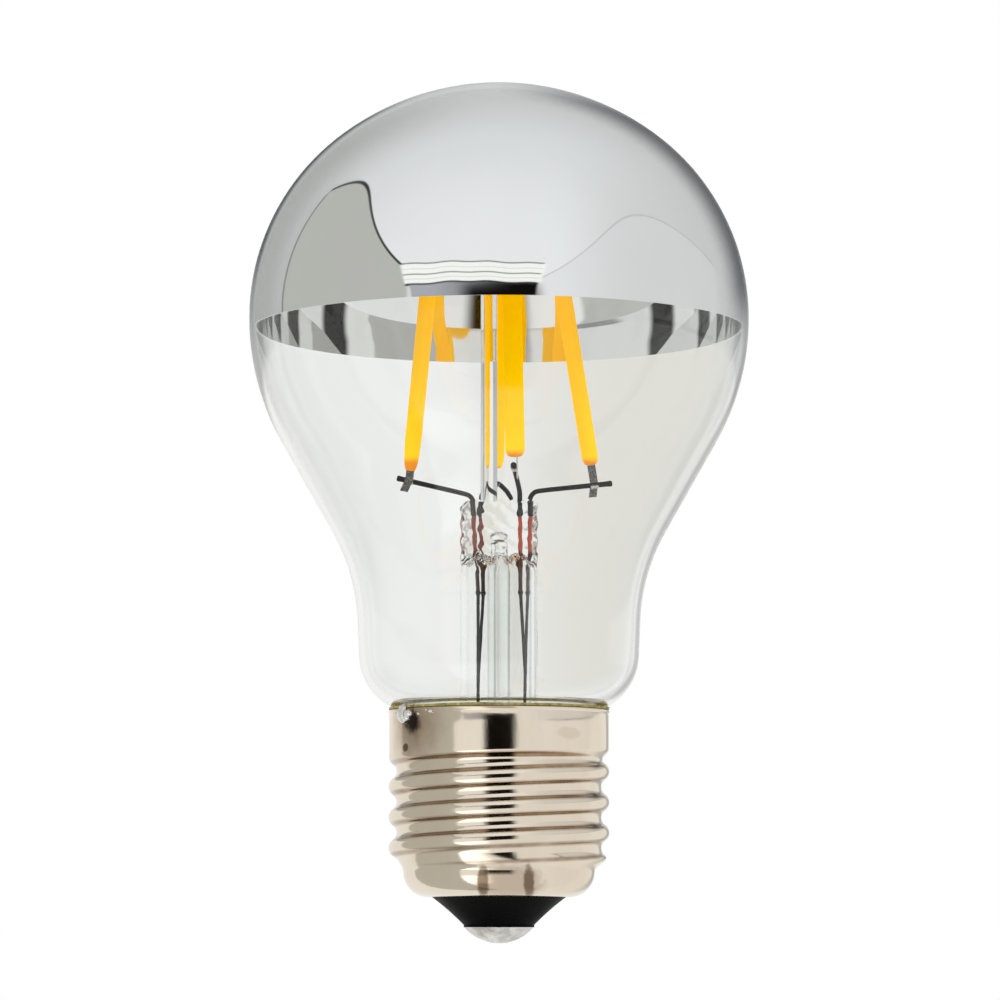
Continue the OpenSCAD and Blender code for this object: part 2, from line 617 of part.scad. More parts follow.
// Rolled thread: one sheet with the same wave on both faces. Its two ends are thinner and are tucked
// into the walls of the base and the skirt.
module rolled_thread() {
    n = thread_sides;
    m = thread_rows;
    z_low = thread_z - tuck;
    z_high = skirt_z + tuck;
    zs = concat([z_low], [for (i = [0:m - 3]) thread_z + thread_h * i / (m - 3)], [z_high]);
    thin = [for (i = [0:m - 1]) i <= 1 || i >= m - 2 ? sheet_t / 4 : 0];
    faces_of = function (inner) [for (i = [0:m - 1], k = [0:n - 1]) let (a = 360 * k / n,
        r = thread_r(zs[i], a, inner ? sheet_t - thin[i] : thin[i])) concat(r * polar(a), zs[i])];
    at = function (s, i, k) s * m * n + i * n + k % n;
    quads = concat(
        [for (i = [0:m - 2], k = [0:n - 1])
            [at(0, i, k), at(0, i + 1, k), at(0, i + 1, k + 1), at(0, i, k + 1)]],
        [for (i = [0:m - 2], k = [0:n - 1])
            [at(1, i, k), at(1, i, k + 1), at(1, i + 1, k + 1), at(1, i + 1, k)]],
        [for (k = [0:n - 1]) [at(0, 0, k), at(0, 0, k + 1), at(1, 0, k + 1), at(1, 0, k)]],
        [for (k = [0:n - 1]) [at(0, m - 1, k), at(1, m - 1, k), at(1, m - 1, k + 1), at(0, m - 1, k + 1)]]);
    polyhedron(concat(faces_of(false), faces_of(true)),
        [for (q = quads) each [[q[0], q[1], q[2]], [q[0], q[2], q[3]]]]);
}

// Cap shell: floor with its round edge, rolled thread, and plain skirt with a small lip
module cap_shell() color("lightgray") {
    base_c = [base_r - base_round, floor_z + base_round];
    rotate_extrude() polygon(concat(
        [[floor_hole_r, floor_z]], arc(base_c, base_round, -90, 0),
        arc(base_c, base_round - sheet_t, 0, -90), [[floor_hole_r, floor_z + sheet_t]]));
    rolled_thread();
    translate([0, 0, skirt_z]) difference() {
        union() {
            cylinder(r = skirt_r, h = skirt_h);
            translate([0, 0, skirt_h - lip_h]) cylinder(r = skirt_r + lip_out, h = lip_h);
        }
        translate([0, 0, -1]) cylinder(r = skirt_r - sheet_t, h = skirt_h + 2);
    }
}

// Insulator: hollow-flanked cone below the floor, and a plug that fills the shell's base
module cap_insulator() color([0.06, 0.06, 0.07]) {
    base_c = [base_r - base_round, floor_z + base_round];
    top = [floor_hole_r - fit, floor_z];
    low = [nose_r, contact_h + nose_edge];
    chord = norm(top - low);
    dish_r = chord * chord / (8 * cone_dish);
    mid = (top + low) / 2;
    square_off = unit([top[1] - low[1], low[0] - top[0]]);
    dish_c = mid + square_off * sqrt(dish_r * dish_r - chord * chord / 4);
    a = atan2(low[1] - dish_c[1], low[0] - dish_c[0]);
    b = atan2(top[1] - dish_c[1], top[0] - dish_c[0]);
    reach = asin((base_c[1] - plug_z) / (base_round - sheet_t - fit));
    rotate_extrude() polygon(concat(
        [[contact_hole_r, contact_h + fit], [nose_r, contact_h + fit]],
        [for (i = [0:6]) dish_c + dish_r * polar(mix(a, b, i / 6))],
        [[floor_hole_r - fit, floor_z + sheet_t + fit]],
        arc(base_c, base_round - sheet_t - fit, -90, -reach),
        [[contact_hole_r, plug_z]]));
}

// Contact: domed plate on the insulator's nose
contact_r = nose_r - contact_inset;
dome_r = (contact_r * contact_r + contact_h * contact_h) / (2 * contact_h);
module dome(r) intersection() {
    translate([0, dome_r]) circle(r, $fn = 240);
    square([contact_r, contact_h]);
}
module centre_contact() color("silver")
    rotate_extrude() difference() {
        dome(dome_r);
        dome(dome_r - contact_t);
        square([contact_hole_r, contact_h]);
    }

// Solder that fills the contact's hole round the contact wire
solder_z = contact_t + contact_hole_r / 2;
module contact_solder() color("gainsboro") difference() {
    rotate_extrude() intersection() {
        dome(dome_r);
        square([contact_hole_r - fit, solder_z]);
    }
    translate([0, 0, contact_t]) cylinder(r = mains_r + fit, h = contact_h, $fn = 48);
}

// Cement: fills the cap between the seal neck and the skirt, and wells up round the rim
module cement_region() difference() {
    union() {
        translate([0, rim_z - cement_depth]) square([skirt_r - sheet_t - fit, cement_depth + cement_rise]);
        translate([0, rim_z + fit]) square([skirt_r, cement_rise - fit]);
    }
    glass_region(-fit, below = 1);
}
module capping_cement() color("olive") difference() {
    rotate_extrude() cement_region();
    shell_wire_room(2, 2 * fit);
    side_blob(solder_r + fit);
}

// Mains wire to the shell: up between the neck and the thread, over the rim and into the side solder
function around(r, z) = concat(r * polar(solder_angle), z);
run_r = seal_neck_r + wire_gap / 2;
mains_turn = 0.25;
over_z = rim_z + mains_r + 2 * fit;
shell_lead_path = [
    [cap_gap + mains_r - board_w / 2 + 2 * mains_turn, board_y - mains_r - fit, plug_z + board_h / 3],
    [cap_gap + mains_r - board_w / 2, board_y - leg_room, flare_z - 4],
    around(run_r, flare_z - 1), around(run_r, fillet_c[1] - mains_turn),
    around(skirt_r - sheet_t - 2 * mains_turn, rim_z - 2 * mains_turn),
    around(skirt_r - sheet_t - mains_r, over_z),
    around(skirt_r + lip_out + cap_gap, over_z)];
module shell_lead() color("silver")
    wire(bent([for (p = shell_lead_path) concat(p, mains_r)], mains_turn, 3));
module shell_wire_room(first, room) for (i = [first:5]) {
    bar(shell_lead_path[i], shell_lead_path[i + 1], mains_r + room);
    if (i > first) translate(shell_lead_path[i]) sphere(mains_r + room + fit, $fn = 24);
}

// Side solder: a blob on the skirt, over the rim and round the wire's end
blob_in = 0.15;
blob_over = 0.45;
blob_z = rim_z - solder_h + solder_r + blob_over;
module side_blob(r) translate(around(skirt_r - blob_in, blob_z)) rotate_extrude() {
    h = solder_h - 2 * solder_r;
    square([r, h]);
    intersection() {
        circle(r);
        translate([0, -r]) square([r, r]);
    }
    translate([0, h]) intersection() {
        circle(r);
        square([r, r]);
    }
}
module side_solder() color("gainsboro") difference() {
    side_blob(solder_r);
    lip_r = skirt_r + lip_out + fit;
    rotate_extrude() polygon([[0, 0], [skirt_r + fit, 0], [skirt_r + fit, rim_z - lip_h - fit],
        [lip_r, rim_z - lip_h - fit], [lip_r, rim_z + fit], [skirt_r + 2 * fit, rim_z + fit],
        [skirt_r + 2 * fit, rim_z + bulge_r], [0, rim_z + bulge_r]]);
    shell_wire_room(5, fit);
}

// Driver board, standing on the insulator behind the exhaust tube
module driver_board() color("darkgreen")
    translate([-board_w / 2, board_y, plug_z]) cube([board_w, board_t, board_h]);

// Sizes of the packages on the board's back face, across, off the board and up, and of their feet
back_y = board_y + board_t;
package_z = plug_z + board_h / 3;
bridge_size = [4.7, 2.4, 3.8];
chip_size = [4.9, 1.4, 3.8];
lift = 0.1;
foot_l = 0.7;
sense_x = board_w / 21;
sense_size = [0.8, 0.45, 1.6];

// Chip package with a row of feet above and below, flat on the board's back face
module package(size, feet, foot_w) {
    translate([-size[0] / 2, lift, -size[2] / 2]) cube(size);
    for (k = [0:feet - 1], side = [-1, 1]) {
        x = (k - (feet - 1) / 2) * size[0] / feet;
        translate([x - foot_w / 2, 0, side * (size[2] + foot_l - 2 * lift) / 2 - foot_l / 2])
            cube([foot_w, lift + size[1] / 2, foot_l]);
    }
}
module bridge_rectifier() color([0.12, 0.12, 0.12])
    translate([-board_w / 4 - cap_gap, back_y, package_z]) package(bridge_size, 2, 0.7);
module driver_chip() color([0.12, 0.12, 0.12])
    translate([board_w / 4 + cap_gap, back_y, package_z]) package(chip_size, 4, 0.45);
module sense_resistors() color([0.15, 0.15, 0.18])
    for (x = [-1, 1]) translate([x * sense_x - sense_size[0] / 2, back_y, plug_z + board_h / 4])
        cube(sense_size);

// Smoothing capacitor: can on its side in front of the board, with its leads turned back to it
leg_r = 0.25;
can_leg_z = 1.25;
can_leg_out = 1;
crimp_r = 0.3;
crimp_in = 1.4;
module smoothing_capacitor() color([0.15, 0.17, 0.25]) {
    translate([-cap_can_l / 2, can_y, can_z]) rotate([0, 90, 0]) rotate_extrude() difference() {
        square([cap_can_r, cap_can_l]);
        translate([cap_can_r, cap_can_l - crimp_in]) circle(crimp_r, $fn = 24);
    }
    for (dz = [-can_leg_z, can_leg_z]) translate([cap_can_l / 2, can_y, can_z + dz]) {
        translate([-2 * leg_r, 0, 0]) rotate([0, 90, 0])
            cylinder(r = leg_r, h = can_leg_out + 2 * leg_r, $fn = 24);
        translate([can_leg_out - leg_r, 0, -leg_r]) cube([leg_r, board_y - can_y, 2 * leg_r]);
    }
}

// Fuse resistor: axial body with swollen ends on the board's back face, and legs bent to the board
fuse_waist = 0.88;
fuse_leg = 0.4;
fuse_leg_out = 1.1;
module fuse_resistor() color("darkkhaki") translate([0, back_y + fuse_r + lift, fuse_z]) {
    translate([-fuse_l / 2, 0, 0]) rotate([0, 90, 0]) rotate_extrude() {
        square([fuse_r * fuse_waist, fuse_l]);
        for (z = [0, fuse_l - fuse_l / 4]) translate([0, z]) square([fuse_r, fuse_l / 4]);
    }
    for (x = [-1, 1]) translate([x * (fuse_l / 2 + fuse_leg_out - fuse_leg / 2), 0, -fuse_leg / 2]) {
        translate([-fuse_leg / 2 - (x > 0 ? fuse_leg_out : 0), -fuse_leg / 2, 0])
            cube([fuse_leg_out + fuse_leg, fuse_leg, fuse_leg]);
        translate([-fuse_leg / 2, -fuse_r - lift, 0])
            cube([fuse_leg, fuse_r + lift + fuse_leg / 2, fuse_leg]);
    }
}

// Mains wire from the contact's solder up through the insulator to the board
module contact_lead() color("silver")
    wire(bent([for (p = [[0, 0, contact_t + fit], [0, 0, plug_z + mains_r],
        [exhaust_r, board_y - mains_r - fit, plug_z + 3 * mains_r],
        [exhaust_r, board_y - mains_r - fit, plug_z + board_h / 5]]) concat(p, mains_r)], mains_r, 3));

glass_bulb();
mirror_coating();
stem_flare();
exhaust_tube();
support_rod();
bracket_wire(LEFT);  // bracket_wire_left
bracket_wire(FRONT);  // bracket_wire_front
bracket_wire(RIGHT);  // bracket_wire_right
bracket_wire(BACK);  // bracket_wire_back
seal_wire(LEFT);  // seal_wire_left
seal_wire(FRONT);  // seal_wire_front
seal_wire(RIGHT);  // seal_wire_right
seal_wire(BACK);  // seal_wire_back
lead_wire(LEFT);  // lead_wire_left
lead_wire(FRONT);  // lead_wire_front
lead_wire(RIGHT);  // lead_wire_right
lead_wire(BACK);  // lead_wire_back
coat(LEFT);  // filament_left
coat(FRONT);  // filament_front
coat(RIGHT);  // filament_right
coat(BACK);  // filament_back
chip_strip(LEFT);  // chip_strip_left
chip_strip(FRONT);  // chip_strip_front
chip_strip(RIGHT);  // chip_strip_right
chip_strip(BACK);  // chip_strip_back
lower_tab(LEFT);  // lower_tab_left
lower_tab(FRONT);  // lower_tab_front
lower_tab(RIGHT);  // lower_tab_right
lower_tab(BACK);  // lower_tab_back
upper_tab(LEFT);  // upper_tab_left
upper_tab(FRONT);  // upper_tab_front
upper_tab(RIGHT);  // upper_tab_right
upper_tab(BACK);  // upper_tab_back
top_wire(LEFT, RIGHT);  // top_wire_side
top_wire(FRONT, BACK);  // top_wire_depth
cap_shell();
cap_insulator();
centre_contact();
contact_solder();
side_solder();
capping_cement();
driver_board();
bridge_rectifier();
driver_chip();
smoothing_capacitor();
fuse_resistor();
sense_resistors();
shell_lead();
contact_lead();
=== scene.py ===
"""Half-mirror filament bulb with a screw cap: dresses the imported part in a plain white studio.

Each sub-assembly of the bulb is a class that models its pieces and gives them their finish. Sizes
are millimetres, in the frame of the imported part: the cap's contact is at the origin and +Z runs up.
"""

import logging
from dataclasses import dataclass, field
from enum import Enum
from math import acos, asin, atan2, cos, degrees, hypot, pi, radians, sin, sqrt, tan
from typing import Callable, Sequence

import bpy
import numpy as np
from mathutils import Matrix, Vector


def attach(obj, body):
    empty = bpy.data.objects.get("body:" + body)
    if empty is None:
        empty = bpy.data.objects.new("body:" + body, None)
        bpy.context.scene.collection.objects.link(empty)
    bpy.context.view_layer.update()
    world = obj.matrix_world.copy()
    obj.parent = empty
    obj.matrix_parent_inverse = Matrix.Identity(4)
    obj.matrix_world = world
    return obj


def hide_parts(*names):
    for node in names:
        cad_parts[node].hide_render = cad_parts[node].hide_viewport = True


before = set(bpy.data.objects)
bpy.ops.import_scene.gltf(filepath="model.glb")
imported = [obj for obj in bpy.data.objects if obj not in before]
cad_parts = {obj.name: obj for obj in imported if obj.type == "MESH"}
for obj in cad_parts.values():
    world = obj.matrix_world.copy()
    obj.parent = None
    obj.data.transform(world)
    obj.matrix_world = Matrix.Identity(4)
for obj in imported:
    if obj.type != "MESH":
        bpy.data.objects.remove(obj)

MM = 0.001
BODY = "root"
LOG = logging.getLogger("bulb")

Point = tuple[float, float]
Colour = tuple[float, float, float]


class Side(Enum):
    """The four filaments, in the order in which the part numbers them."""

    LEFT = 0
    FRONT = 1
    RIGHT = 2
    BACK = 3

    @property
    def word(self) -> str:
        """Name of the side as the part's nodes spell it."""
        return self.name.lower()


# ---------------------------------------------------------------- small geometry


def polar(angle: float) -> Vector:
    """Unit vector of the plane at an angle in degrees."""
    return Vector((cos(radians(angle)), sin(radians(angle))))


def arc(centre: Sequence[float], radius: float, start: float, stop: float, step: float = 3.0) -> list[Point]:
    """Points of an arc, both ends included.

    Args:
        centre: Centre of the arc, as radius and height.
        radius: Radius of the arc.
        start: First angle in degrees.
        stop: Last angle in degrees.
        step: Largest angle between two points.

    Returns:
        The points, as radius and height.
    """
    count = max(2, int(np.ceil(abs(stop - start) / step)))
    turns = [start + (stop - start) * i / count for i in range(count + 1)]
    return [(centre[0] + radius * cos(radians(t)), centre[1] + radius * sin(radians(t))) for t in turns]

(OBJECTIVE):
Give again the run of lines that opens at the line with "bridge_rectifier();" and closes at the line with "plain white studio.", exactly, and only that run.

(EXPECTED OUTPUT):
bridge_rectifier();
driver_chip();
smoothing_capacitor();
fuse_resistor();
sense_resistors();
shell_lead();
contact_lead();
=== scene.py ===
"""Half-mirror filament bulb with a screw cap: dresses the imported part in a plain white studio.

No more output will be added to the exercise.